> SUPPLIED MATERIAL:

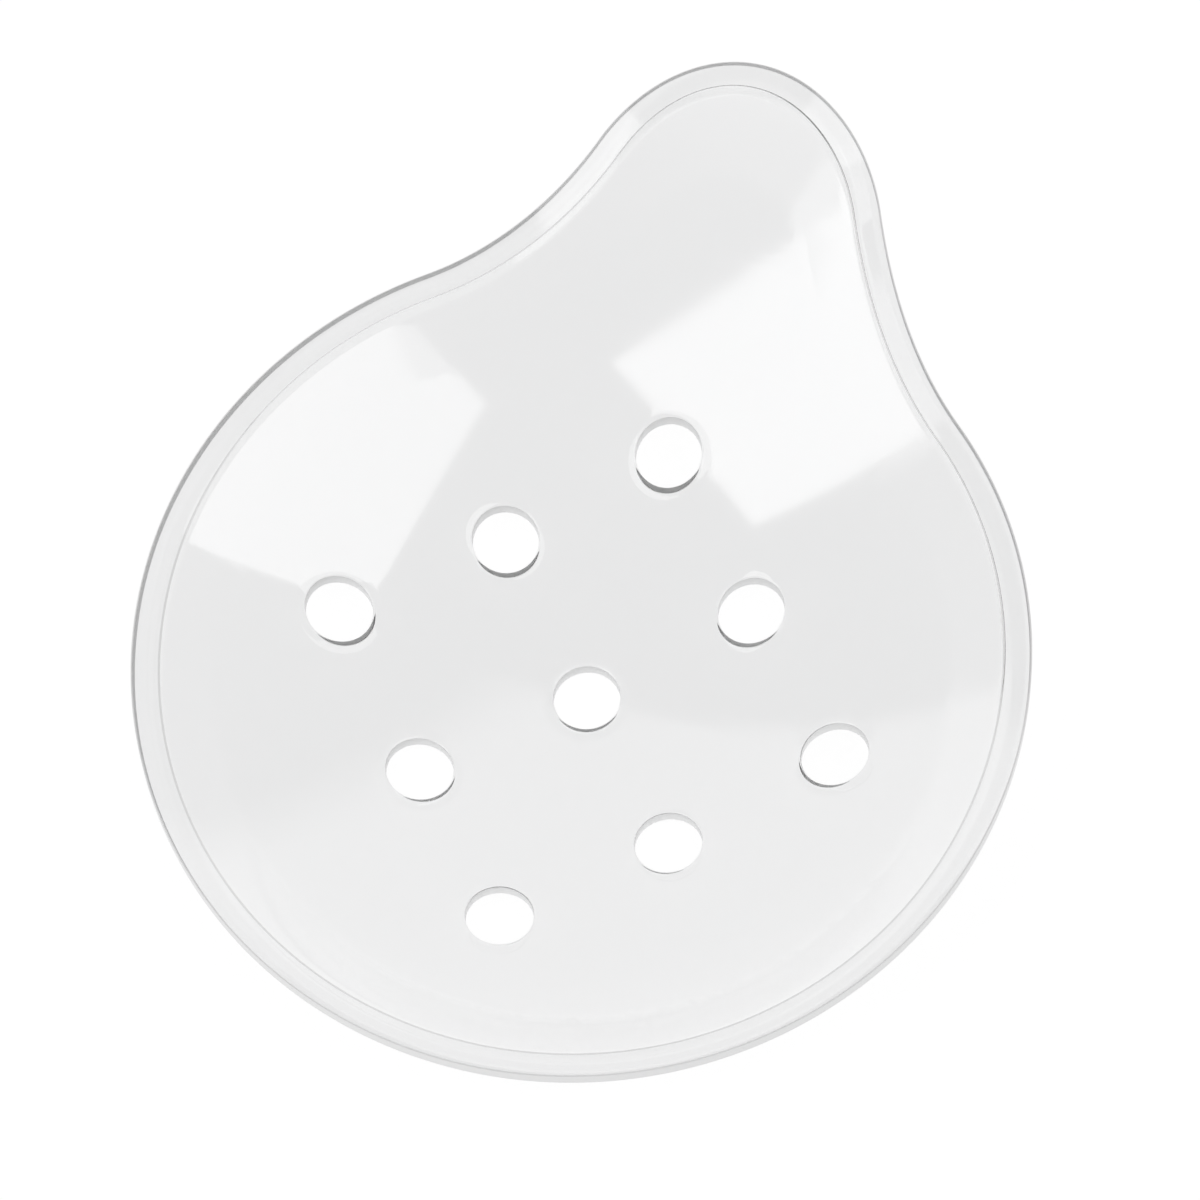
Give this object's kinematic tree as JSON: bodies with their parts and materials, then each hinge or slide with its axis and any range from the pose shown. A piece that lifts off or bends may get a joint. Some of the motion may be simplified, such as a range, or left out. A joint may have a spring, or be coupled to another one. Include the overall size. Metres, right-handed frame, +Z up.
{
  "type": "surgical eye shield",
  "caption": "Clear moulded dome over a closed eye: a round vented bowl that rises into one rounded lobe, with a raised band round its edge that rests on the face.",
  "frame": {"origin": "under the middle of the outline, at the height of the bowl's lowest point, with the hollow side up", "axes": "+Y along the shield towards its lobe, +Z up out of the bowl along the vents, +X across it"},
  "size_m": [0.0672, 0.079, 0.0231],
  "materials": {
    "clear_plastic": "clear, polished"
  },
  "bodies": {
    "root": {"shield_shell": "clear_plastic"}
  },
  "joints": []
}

> REQUIREMENT:
Output the lines above verbatim and in full.

> WRITTEN ANSWER:
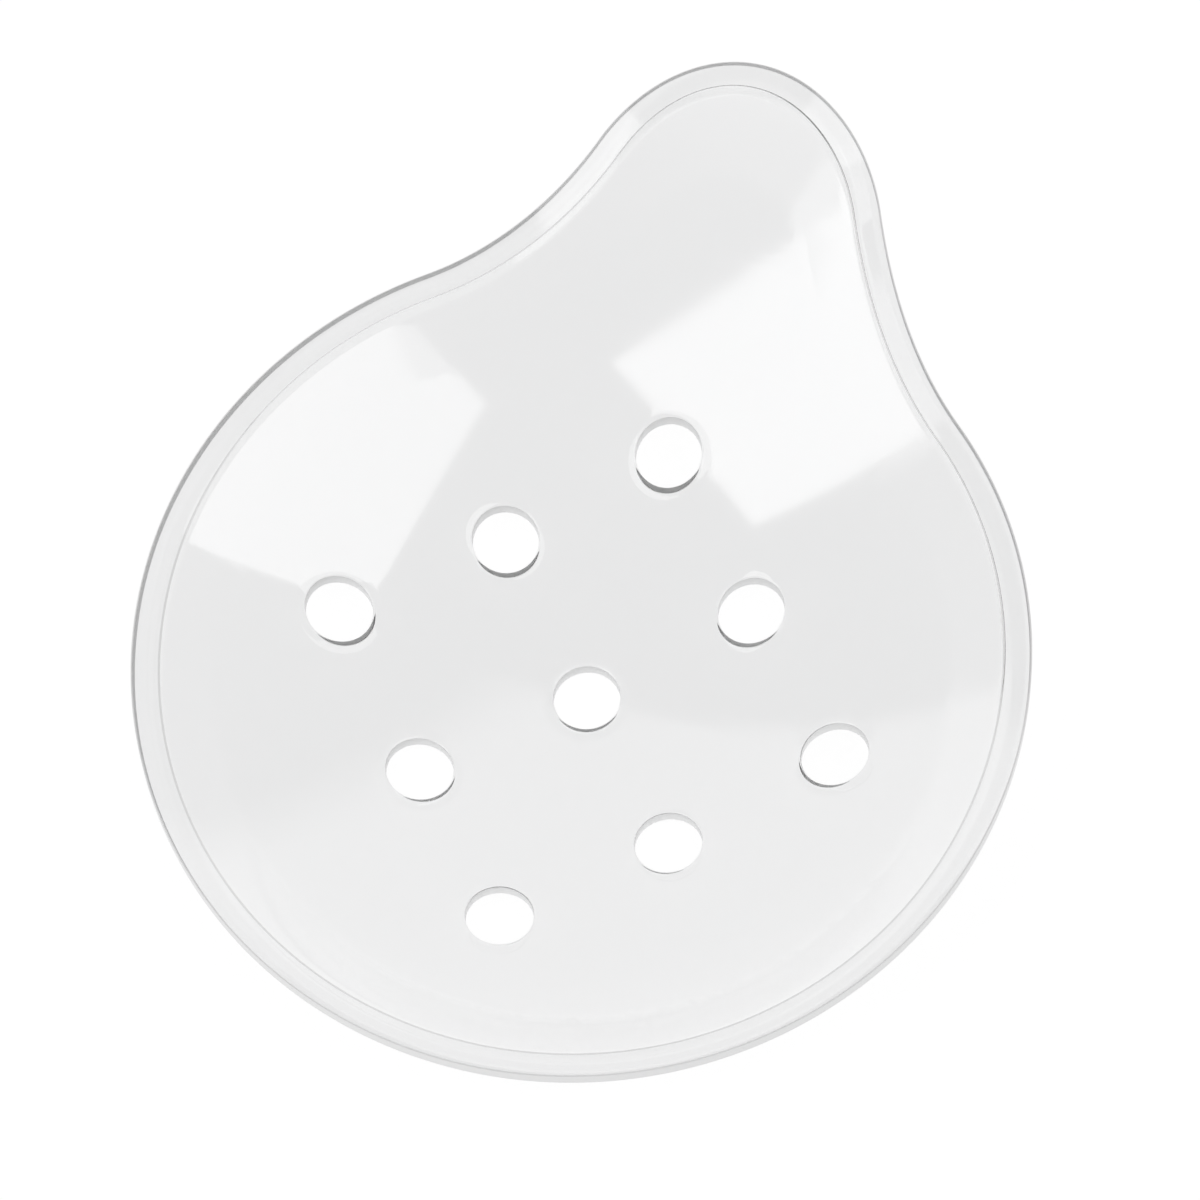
Give this object's kinematic tree as JSON: bodies with their parts and materials, then each hinge or slide with its axis and any range from the pose shown. A piece that lifts off or bends may get a joint. Some of the motion may be simplified, such as a range, or left out. A joint may have a spring, or be coupled to another one. Include the overall size. Metres, right-handed frame, +Z up.
{
  "type": "surgical eye shield",
  "caption": "Clear moulded dome over a closed eye: a round vented bowl that rises into one rounded lobe, with a raised band round its edge that rests on the face.",
  "frame": {"origin": "under the middle of the outline, at the height of the bowl's lowest point, with the hollow side up", "axes": "+Y along the shield towards its lobe, +Z up out of the bowl along the vents, +X across it"},
  "size_m": [0.0672, 0.079, 0.0231],
  "materials": {
    "clear_plastic": "clear, polished"
  },
  "bodies": {
    "root": {"shield_shell": "clear_plastic"}
  },
  "joints": []
}